» Request:
Write the data out again, exactly as given.

» Given data:
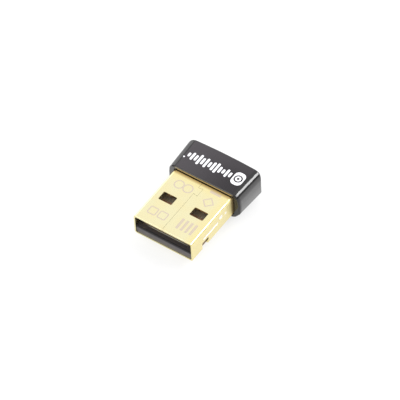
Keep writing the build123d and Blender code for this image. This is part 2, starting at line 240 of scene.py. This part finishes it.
PALE_GOLD = (0.82, 0.765, 0.485)
WARM_GOLD = (0.83, 0.75, 0.45)
SHADED_GOLD = (0.86, 0.755, 0.39)
BURNT_GREY = (0.66, 0.55, 0.47)
GROOVE_HIGHLIGHT = (0.93, 0.91, 0.86)
SEAT_SHADE_BROWN = (0.52, 0.38, 0.16)
SEAT_SHADE_GOLD = (0.66, 0.5, 0.22)
SEAT_SHADE_OLIVE = (0.56, 0.43, 0.2)
GOLD_SHADE_FROM_SIDE = (3.8, 5.8)
GOLD_SHADE_FROM = (SEAT - 2.6, SEAT - 0.6)
HELD_FROM = (SEAT - 2.6, SEAT - 1.2)
BROWN_FROM = (SEAT - 0.9, SEAT - 0.35)
OLIVE_FROM = (SEAT - 0.6, SEAT - 0.45)
SEATED_FROM = (SEAT - 0.32, SEAT - 0.18)
RUBBED_TO = (MOUTH + 1.0, MOUTH + 7.0)
WINDOW_MIDDLES = ((3.19, MOUTH + 6.13), (-3.19, MOUTH + 6.13))
WINDOW_HALF = (1.36, 0.93)
WINDOW_CORNER = 0.2
WINDOW_ROLL = 0.14


def gilt_sheet():
    """Bright pale gold plating over rolled sheet, a little warmer in patches and rubbed near the mouth."""
    finish = Finish("gilt_sheet")
    patches = finish.noise(scale=0.35, detail=3.0).rise(0.35, 0.7)
    # Painted shade: the gold is deeper towards the cap and along the right edge.
    gold_shade = finish.y.rise(*GOLD_SHADE_FROM).largest(finish.x.rise(*GOLD_SHADE_FROM_SIDE))
    gold = gold_shade.blend(patches.blend(PALE_GOLD, WARM_GOLD), SHADED_GOLD)
    marks = burnt_marks(finish)
    marked = (marks * MARK_STRENGTH).blend(gold, BURNT_GREY)
    pressed = pressed_spots(finish)
    # Painted highlight: the groove and the dimples are painted near white.
    nickel = pressed.blend(marked, GROOVE_HIGHLIGHT)
    on_top = finish.z.rise(SHELL_TOP - 0.1, SHELL_TOP - 0.03)
    # Painted shade next to the cap: browner on the top, a darker gold just before the cap and a darker olive
    # on the sides.
    cap_shaded = (finish.y.rise(*BROWN_FROM) * on_top).blend(nickel, SEAT_SHADE_BROWN)
    seat_shaded = finish.y.rise(*SEATED_FROM).blend(cap_shaded, SEAT_SHADE_GOLD)
    beside = finish.y.rise(*OLIVE_FROM) * on_sides(finish)
    finish.set("Base Color", beside.blend(seat_shaded, SEAT_SHADE_OLIVE))

    rolling = finish.noise(scale=1.0, stretch=(26, 1.3, 26), detail=3.0)
    lengthwise = finish.noise(scale=1.0, stretch=(9, 0.35, 9), detail=2.0)
    scratches = lengthwise.rise(0.62, 0.7) * finish.y.fade(*RUBBED_TO)
    held = on_sides(finish) * finish.y.rise(*HELD_FROM)
    rough = rolling * 0.06 + scratches * 0.1 + marks * 0.1 + pressed * 0.3 + held * 0.42
    finish.set("Roughness", rough + 0.09)
    finish.set("Metallic", 1.0)

    windows = [box_distance(finish, middle, WINDOW_HALF, WINDOW_CORNER) for middle in WINDOW_MIDDLES]
    rollover = reduce(Wire.smallest, windows).rise(0.0, WINDOW_ROLL)
    height = rolling * 0.05 + finish.noise(scale=0.5) * 0.4 + rollover - scratches * 0.05
    finish.bump(height, strength=0.6, depth_mm=0.012)
    return finish.material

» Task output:
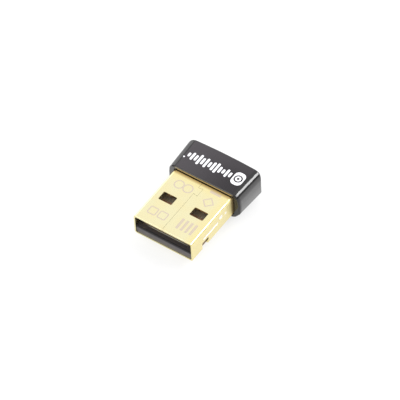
Keep writing the build123d and Blender code for this image. This is part 2, starting at line 240 of scene.py. This part finishes it.
PALE_GOLD = (0.82, 0.765, 0.485)
WARM_GOLD = (0.83, 0.75, 0.45)
SHADED_GOLD = (0.86, 0.755, 0.39)
BURNT_GREY = (0.66, 0.55, 0.47)
GROOVE_HIGHLIGHT = (0.93, 0.91, 0.86)
SEAT_SHADE_BROWN = (0.52, 0.38, 0.16)
SEAT_SHADE_GOLD = (0.66, 0.5, 0.22)
SEAT_SHADE_OLIVE = (0.56, 0.43, 0.2)
GOLD_SHADE_FROM_SIDE = (3.8, 5.8)
GOLD_SHADE_FROM = (SEAT - 2.6, SEAT - 0.6)
HELD_FROM = (SEAT - 2.6, SEAT - 1.2)
BROWN_FROM = (SEAT - 0.9, SEAT - 0.35)
OLIVE_FROM = (SEAT - 0.6, SEAT - 0.45)
SEATED_FROM = (SEAT - 0.32, SEAT - 0.18)
RUBBED_TO = (MOUTH + 1.0, MOUTH + 7.0)
WINDOW_MIDDLES = ((3.19, MOUTH + 6.13), (-3.19, MOUTH + 6.13))
WINDOW_HALF = (1.36, 0.93)
WINDOW_CORNER = 0.2
WINDOW_ROLL = 0.14


def gilt_sheet():
    """Bright pale gold plating over rolled sheet, a little warmer in patches and rubbed near the mouth."""
    finish = Finish("gilt_sheet")
    patches = finish.noise(scale=0.35, detail=3.0).rise(0.35, 0.7)
    # Painted shade: the gold is deeper towards the cap and along the right edge.
    gold_shade = finish.y.rise(*GOLD_SHADE_FROM).largest(finish.x.rise(*GOLD_SHADE_FROM_SIDE))
    gold = gold_shade.blend(patches.blend(PALE_GOLD, WARM_GOLD), SHADED_GOLD)
    marks = burnt_marks(finish)
    marked = (marks * MARK_STRENGTH).blend(gold, BURNT_GREY)
    pressed = pressed_spots(finish)
    # Painted highlight: the groove and the dimples are painted near white.
    nickel = pressed.blend(marked, GROOVE_HIGHLIGHT)
    on_top = finish.z.rise(SHELL_TOP - 0.1, SHELL_TOP - 0.03)
    # Painted shade next to the cap: browner on the top, a darker gold just before the cap and a darker olive
    # on the sides.
    cap_shaded = (finish.y.rise(*BROWN_FROM) * on_top).blend(nickel, SEAT_SHADE_BROWN)
    seat_shaded = finish.y.rise(*SEATED_FROM).blend(cap_shaded, SEAT_SHADE_GOLD)
    beside = finish.y.rise(*OLIVE_FROM) * on_sides(finish)
    finish.set("Base Color", beside.blend(seat_shaded, SEAT_SHADE_OLIVE))

    rolling = finish.noise(scale=1.0, stretch=(26, 1.3, 26), detail=3.0)
    lengthwise = finish.noise(scale=1.0, stretch=(9, 0.35, 9), detail=2.0)
    scratches = lengthwise.rise(0.62, 0.7) * finish.y.fade(*RUBBED_TO)
    held = on_sides(finish) * finish.y.rise(*HELD_FROM)
    rough = rolling * 0.06 + scratches * 0.1 + marks * 0.1 + pressed * 0.3 + held * 0.42
    finish.set("Roughness", rough + 0.09)
    finish.set("Metallic", 1.0)

    windows = [box_distance(finish, middle, WINDOW_HALF, WINDOW_CORNER) for middle in WINDOW_MIDDLES]
    rollover = reduce(Wire.smallest, windows).rise(0.0, WINDOW_ROLL)
    height = rolling * 0.05 + finish.noise(scale=0.5) * 0.4 + rollover - scratches * 0.05
    finish.bump(height, strength=0.6, depth_mm=0.012)
    return finish.material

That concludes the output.